The other donation resides with the Montgomery County Historical Society. “Eugene L. Meyer Collection” (4 cubic feet) to the Montgomery County Historical Society, now known as Montgomery History. “This collection contains articles and research by author Eugene Meyer, including material related to his articles published in the Washington Post from 1981 to 1984, and in Bethesda Magazine from 2007-2015. It also includes background research material on unpublished or unfinished articles. Material consists of drafts of articles, email correspondence with editors and colleagues, newspaper clippings, photographs, notes, interviews with sources, and some audio/visual material (DVDs and CDs). This collection will be useful to those who are researching specific elements of Montgomery County history, particularly if they wish to see how an event or topic was covered from the perspective of a local researcher and historian.
On This Date in History
On Dec. 16, 1859, two of the five African Americans who went with John Brown to Harpers Ferry in October 1859 to seize the federal arsenal and incite a slave insurrection were hanged in Charlestown, Virginia, now West Virginia. They were Shields Green, the youngest of the five, from the Charleston, South Carolina, and John Anthony Copeland, from Oberlin,, Ohio. Green, said to be descended from African royalty, was also known as “Emperor.”
He had meet Brown while living with Frederick Douglass in Rochester, New York. They met again outside an abandoned quarry in Chambersburg, Pa., in August 1859. Brown hoped to recruitDouglass to join in the raid, but the famous abolitionist demurred, telling Brown he would be walking into a “steel trap” from which he’d never emerge. Douglass asked Green what he wanted to do, and the reply was “I think I’ll go with the old man.” Which he did. As a slave who could not be considered a citizen under the Dred Scott decision, Green was acquitted of treason but convicted on other counts that merited the death penalty.
Copeland was a carpenter who had attended Oberlin College prep school for a year. His parents were free Blacks who had emigrated from North Carolina in the 1830s, after the state disenfranchised all African Americans, even the free persons of color, from voting. Copeland wrote many letters from his cell in Charlestown, including to his parents, three brothers and two sisters on the morning of his execution. It is heart-wrenching to read it, as I do whenever I tell the story from my book Five for Freedom: The African Americans in John Brown’s Army.

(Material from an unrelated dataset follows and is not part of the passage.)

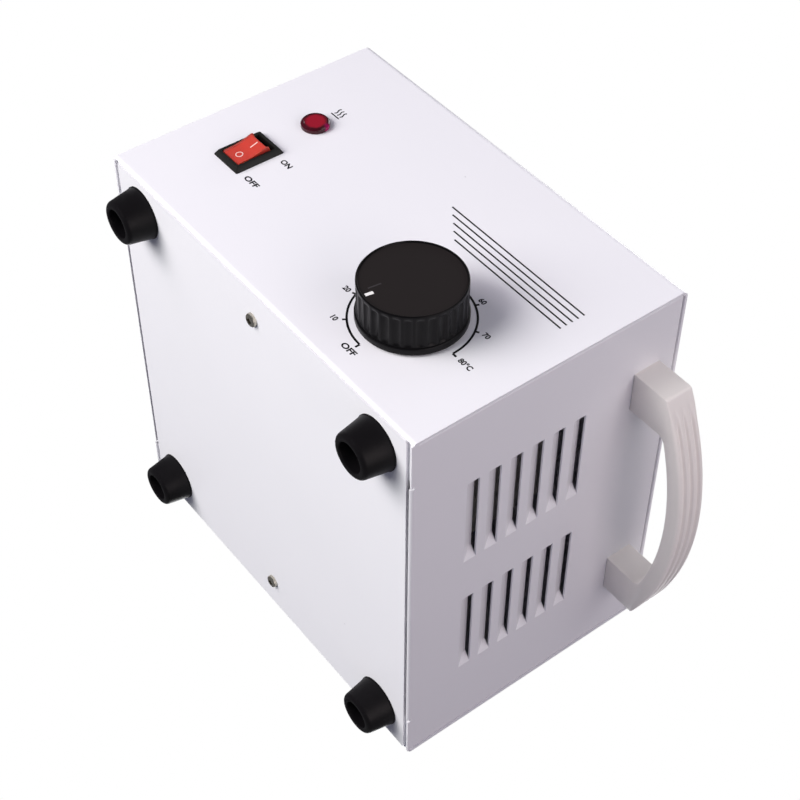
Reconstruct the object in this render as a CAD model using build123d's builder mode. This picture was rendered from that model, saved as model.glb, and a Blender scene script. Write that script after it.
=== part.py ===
from build123d import *
import math
import os

os.makedirs("parts", exist_ok=True)

# A salon wax warmer: a powder-coated sheet-metal box on four rubber feet, with a heated well under
# its top that takes a lift-out wax pot with a lid. Millimetres, +Z up, front towards -Y. The origin
# is on the table, under the middle of the whole outline.

# The case
case_w = 177.0              # width over the side panels
case_d = 172.0              # depth over the front and back
case_h = 116.0              # height of the box without its feet
foot_h = 11.0               # rubber feet, so also the height of the box above the table
sheet = 1.0                 # thickness of the cover and of the base plate
pan_sheet = 0.8             # thickness of the side panels
bend_r = 2.6                # outside radius of the cover's upper bends
low_bend_r = 2.0            # outside radius of the cover's lower bends
cover_lap = 0.6             # the cover's lower bends lap this far in front of the base plate's edge
cover_flange = 19.0         # depth of the cover's in-turned lower flanges
pan_r = 1.2                 # outside radius of a side panel's bends
pan_flange = 12.0           # depth of a side panel's hidden flanges
pan_set = 0.2               # the panel's face lies this far inside the cover's cut edge
lap_gap = 0.1               # clearance between two sheets that lap
base_side_gap = 2.9         # from the case's side plane to the base plate's edge
base_end_gap = 0.95         # from the case's front plane to the base plate's edge
tab_len = 20.2              # flangeless corner tab of a side panel
relief = 1.2                # width of the bend relief notch beside the tab
relief_h = 1.4              # height of that notch above the base plate's underside
corner_r = 0.8              # plan corners of the base plate

# Louvres in the side panels
louvre_rows = 6
louvre_pitch = 9.22
louvre_first = 28.5         # slit of the lowest louvre above the case's bottom
louvre_len = 40.6
louvre_col_pitch = 61.6
louvre_shift = -0.9         # the two columns sit slightly forward of the middle
louvre_h = 5.4
louvre_depth = 2.9
louvre_end = 3.5            # length of the sloping ends
louvre_lip = 0.6            # flat strip of the pressed tongue at the slit
louvre_wrap = 1.6           # metal kept around the pressing

# Rubber feet and their screws
foot_in_x = 18.0            # foot centre from the side plane
foot_in_y = 14.1            # foot centre from the front or back plane
foot_r = 10.0
foot_lip_r = 10.25
foot_lip_h = 0.6
foot_tip_r = 8.3
foot_round = 1.8
foot_bore_r = 5.6
foot_web = 3.0              # rubber between the bore's floor and the base plate
m4_r = 1.95
m4_hole_r = 2.1
m4_head_r = 3.9
m4_head_h = 2.4
m4_nut_r = 4.0
m4_nut_h = 3.2
washer_r = 4.6
washer_t = 0.8
m4_over = 1.2               # thread showing past a nut

# Screws that hold the base plate to the cover's flanges
base_screw_x = 0.5
base_screw_front = 13.5     # from the front plane
base_screw_back = 15.2      # from the back plane
base_screw_r = 1.6
base_screw_hole = 1.7
base_screw_head_r = 2.6
base_screw_head_h = 1.6
base_screw_len = 7.0

# Carrying handles
handle_w = 12.0             # width of the strap
handle_drop = 8.5           # upper face below the case's top
handle_half = 58.4          # half of its length
handle_foot = 17.3          # length of each block foot
handle_side = 15.6          # where the outer curve meets the foot's end
handle_reach = 30.4         # outside of the strap from the side panel
handle_t = 6.3              # thickness of the strap
handle_round = 3.5          # inner fillet between foot and strap
handle_end_r = 1.6          # rounding of the outer ends
groove_r = 0.95
groove_step = 3.3
handle_bore = 11.0          # depth of the screw hole in each foot
handle_plate_t = 1.2        # load washer under each screw head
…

“The last Sabbath with me on earth has passed away,” he wrote. “I have seen declining behind me the western mountains for the last time. Last night, for the last time, I beheld the soft bright moon as it rose, casting its mellow light into my felon’s cell, dissipating the darkness and filtering it with that soft pleasant light which causes such thrills of joy to all those in like circumstance with myself.
“This morning, for the last time, I beheld the glorious sun of yesterday rising in the far-off East, away off in the country where our Lord Jesus Christ first proclaimed salvation to man, and now as he rises higher, and high bright light takes the place of soft moonlight, I will take my pen, for the last time, to rite you who are bound to me by those strong ties. (yea, the strongest that God ever instituted) the ties of blood and relationship…

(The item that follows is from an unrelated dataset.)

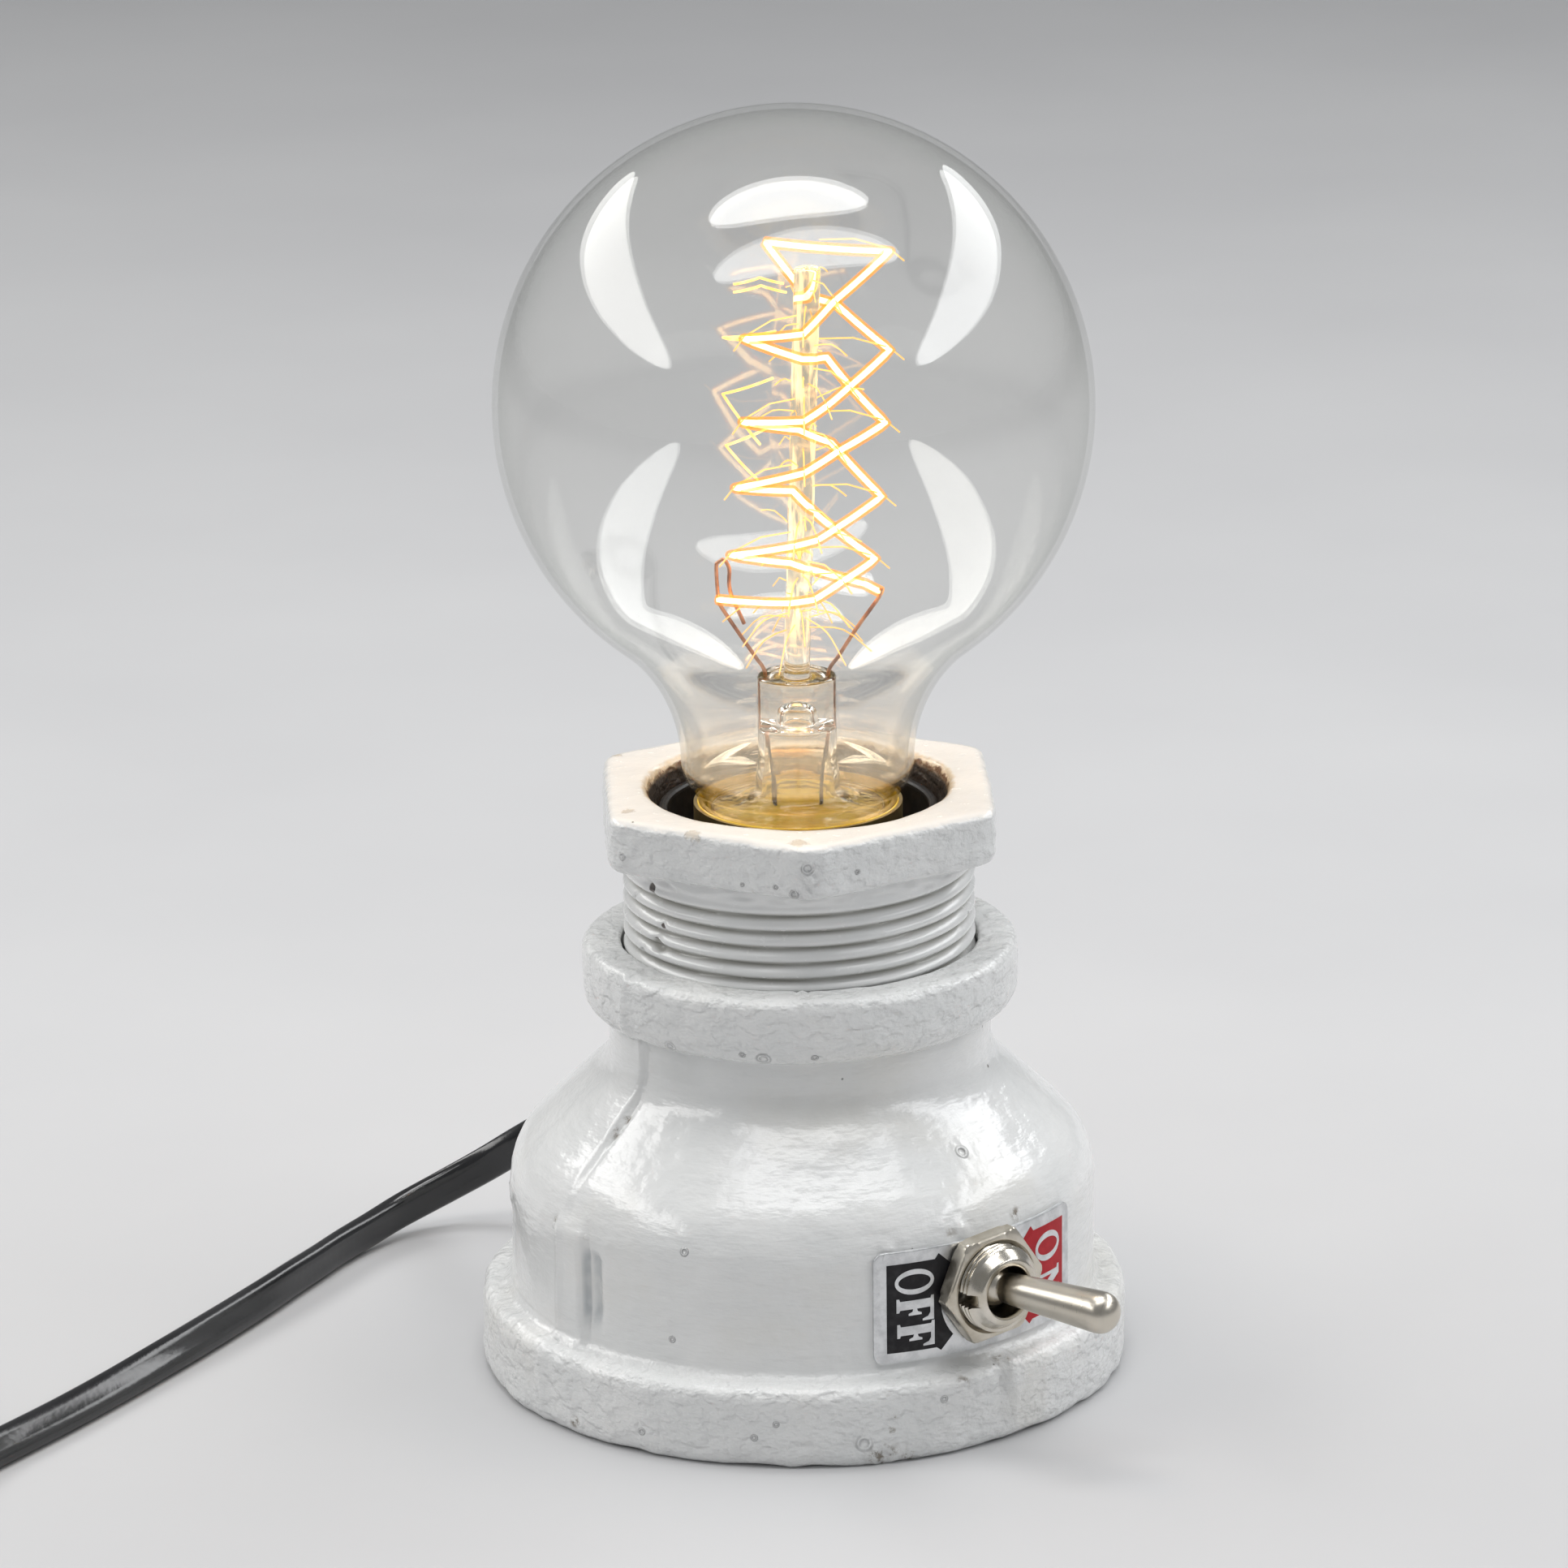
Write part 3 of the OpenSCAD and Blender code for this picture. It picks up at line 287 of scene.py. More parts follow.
cord_line.append(Vector((*coil_exit, 90)))
tail_length, tail_steps, tail_level, plug_middle = 26, 17, 0.38, 6.5
tail_way = coil_heading(coil_turns)
for i in range(1, tail_steps + 1):
    along = i / tail_steps
    ease = (1 - math.cos(math.pi * max(0, along - tail_level) / (1 - tail_level))) / 2
    spot = coil_exit + along * tail_length * tail_way
    cord_line.append(
        Vector((spot.x, spot.y, coil_exit.z + (plug_middle - coil_exit.z) * ease, 90 - 90 * ease))
    )
cord_course = [p.xyz * mm for p in cord_line]
# Two round cores side by side, with a shallow groove between them
lobe, spread = cord_thick / 2, (cord_width - cord_thick) / 2
cord_section = [
    (side * (spread + lobe * math.cos(math.radians(a))), side * lobe * math.sin(math.radians(a)))
    for side in (1, -1)
    for a in (-112, -80, -50, -25, 0, 25, 50, 80, 112)
]

black_pvc = Finish("black_glossy_pvc")
draw_marks = black_pvc.grain(1.2 * mm, detail=3.0)
smears = black_pvc.grain(14 * mm, detail=2.0)
black_pvc.surface(
    black_pvc.blend(smears.fade(0.35, 0.75), (0.009, 0.009, 0.010), (0.022, 0.022, 0.024)),
    0.10 + 0.14 * smears + 0.05 * draw_marks,
    relief=draw_marks,
    depth=0.03 * mm,
    Specular_IOR_Level=0.7,
)

cord = finished(
    "flat_cord",
    swept("flat_cord", cord_course, cord_section, [p.w for p in cord_line]),
    black_pvc, "root", "black_pvc", "cord", "cord_coil", "cord_tail", sharp=60,
)


# ---- Plug and strain relief ----
# A moulded two-blade plug in the cord's own PVC, with finger grooves and folded brass blades,
# and at the other end a tapered relief with flex rings, snapped into the hole in the back wall.
def lofted(form, rings):
    """Extrudes a closed row of vertices from each ring of places to the next, and caps the ends."""
    row = [form.verts.new(place) for place in rings[0]]
    first = edges = [form.edges.new(pair) for pair in zip(row, row[1:] + row[:1])]
    for ring in rings[1:]:
        made = bmesh.ops.extrude_edge_only(form, edges=edges)["geom"]
        row = [item for item in made if isinstance(item, bmesh.types.BMVert)]
        for vert, place in zip(row, ring):
            vert.co = place
        edges = [item for item in made
                 if isinstance(item, bmesh.types.BMEdge) and all(end in row for end in item.verts)]
    return first, edges


def looped(name, rings, placing=Matrix.Identity(4)):
    """A mesh lofted from ring to ring and from the last one back to the first."""
    form = bmesh.new()
    first, last = lofted(form, rings)
    bmesh.ops.bridge_loops(form, edges=first + last)
    return mesh_of(form, name, placing)


def mesh_of(form, name, placing=Matrix.Identity(4)):
    """The finished bmesh as a mesh in its place, with its doubles merged and its faces outwards."""
    bmesh.ops.remove_doubles(form, verts=form.verts, dist=1e-6)
    bmesh.ops.transform(form, matrix=placing, verts=form.verts)
    bmesh.ops.recalc_face_normals(form, faces=form.faces)
    mesh = bpy.data.meshes.new(name)
    form.to_mesh(mesh)
    form.free()
    return mesh


def turned(name, outline, steps=96, fineness=1000, placing=Matrix.Identity(4), closed=True):
    """A solid turned about Z from corners (radius, height, rounding), in millimetres."""
    form = bmesh.new()
    corners = [form.verts.new((radius * mm, 0, height * mm)) for radius, height, _ in outline]
    for a, b in zip(corners, corners[1:] + corners[:1] * closed):
        form.edges.new((a, b))
    for corner, (_, _, rounding) in zip(corners, outline):
        if rounding:
            bmesh.ops.bevel(form, geom=[corner], offset=rounding * mm, offset_type="OFFSET",
                            segments=5, profile=0.5, affect="VERTICES", material=-1)
    for edge in list(form.edges):
        cuts = math.ceil(edge.calc_length() / (fineness * mm)) - 1
        if cuts > 0:
            bmesh.ops.subdivide_edges(form, edges=[edge], cuts=cuts)
    bmesh.ops.spin(form, geom=form.verts[:] + form.edges[:], axis=(0, 0, 1), cent=(0, 0, 0),
                   angle=2 * math.pi, steps=steps, use_merge=True)
    return mesh_of(form, name, placing)


plug_place = (
    Matrix.Translation((coil_exit + tail_length * tail_way) * mm)
    @ Matrix.Rotation(math.atan2(*tail_way.yx), 4, "Z")
)
plug_place.translation.z = plug_middle * mm
plug_rings = []
for x, wide, thick, square in (
    (0.0, 3.4, 2.0, 2.2), (0.6, 4.1, 2.4, 2.4), (3, 4.6, 2.9, 2.6), (3.6, 5.4, 3.3, 2.6),
    (5.5, 6.1, 3.6, 2.8), (6.1, 7.0, 4.0, 2.8), (8, 7.8, 4.4, 3), (10, 8.8, 5.0, 3.2),
    (12, 10.0, 5.6, 3.5), (14, 11.0, 6.1, 4), (16, 11.6, 6.4, 5), (19, 11.9, 6.5, 6),
    (24, 12.0, 6.5, 7), (28.6, 12.0, 6.5, 7), (29.6, 11.8, 6.3, 7), (30, 11.3, 5.8, 7),
):
    plug_rings.append([
        (x * mm, wide * mm * math.copysign(abs(math.cos(a)) ** (2 / square), math.cos(a)),
         thick * mm * math.copysign(abs(math.sin(a)) ** (2 / square), math.sin(a)))
        for a in (2 * math.pi * i / 48 for i in range(48))
    ])
form = bmesh.new()
for row in lofted(form, plug_rings):
    bmesh.ops.holes_fill(form, edges=row, sides=0)
plug = finished("plug_moulding", mesh_of(form, "plug_moulding", plug_place), black_pvc,
                "root", "black_pvc", "plug_body")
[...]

“Dear parents, brothers and sisters, it is true that I am now in a few hours to start on a journey from which no traveler returns… We shall meet in Heaven, where we shall not be parted by the demands of the cruel and unjust monster Slavery… But think not that I am complaining, for I feel reconciled to meet my fate. I pray God that his will be done, not mine.
“Let me tell you that it is not the mere act of having to meet death, which I should regret… but that such an unjust institution should exist as the one which demands my life… I beg of you one and all that you will not grieve about me, but that you will thank God that he spared me time to make my peace with Him…

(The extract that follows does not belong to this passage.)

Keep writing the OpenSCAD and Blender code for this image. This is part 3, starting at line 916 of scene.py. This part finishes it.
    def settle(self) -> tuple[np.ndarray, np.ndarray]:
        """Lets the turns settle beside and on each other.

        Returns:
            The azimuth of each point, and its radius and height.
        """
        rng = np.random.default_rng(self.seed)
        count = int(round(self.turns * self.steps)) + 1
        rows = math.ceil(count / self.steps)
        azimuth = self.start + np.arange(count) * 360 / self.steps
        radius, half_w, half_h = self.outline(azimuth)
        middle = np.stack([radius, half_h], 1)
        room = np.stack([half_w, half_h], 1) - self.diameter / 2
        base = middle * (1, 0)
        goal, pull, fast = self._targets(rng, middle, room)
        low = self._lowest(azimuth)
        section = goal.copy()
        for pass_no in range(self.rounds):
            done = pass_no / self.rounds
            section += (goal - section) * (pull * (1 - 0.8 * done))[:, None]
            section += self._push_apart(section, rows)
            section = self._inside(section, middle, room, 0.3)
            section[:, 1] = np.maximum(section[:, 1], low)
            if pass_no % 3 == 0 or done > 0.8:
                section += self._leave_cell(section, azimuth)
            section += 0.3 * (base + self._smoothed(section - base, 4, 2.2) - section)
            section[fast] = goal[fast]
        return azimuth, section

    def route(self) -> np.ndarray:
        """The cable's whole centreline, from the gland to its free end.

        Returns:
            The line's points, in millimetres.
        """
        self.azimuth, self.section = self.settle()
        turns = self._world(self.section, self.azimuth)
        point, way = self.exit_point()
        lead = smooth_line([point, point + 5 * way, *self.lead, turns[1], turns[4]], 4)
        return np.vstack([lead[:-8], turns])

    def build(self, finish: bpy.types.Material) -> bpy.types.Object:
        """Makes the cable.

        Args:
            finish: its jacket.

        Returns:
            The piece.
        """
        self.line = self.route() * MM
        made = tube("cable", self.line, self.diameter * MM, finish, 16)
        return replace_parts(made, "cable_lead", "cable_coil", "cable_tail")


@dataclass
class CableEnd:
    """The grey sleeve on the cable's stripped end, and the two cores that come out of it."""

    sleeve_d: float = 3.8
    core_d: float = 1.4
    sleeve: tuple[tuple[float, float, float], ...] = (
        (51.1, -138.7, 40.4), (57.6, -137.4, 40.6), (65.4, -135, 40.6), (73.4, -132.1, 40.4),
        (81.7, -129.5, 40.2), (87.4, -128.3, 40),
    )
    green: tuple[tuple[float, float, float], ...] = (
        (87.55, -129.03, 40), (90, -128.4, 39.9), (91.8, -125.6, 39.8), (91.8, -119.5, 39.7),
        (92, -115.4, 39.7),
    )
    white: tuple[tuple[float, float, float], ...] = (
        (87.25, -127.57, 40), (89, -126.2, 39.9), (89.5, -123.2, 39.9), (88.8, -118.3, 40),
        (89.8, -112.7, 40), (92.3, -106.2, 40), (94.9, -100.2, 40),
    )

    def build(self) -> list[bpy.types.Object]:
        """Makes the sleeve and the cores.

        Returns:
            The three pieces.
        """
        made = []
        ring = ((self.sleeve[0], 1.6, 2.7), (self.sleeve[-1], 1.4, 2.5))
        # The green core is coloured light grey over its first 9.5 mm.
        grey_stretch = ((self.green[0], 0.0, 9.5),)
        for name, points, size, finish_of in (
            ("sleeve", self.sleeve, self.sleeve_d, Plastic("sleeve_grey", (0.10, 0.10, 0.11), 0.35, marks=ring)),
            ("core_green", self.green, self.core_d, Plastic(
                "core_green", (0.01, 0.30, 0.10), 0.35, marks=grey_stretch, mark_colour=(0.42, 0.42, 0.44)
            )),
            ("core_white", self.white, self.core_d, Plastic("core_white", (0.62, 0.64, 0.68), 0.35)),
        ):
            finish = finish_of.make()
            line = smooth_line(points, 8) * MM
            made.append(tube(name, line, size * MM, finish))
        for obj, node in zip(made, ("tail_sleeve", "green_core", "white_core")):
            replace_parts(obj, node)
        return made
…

“And now, dear ones, attach no blame to anyone for my coming here, for not any person but myself is to blame. … I have no antipathy against anyone. I have freed my mind of all hard feelings against every living being, and I ask all who have anything against me to do the same.
“And now dear parents, brothers and sisters, I must bid you to serve your God and meet me in heaven….Dear ones, he who writes this, will in a few hours be in this world no longer…Yes, these fingers which hold the pen will, before today’s sun has reached his meridian, have laid it aside forever, and this poor soul have taken its flight to meet its God.
“And now dear ones I must bid you that last. long sad farewell. Good-day, Father, Mother, Henry, William, and Freddy, Sarah and Mary, serve your God and meet me in heaven. Your Son and Brother to eternity. John A. Copeland.”
Leaving his cell on the way to the gallows, Copeland said: “If I am dying for freedom, I could not die for a better cause. I had rather die than be a slave.”
Good for you, Gene, for donating your papers. I discovered a treasure trove for my next book, “The Silenced Muse: Emily Hale, T.S. Eliot and the Role of a Lifetime,” in the papers of former Time magazine editor T. S. Matthews. I plan to give parts of my research projects to archives where I hope they can be helpful to “the next person.”
Hey Sara, my name is Harry Matthews and I am the grandson of TS Matthews. The whole family was overjoyed to see your new book about his writing of the Eliot biography, “Great Tom”. I just wanted to thank you for all your efforts in that regard. I’ve been in touch with the publisher, (Christine?) and she sent us a couple copies… I’m enjoying it very much! Great job!
Congratulations.
What a good thing to do. You are leaving a great resource for the future and a legacy for yourself.
. Mazel Tov! Happy Holidays to you and your loved ones.
Congratulations, Gene.
Dear Gene,
I came from the Post Partums group and your account of the 1968 race riots in DC and enjoyed poking around on your website. Keep it up.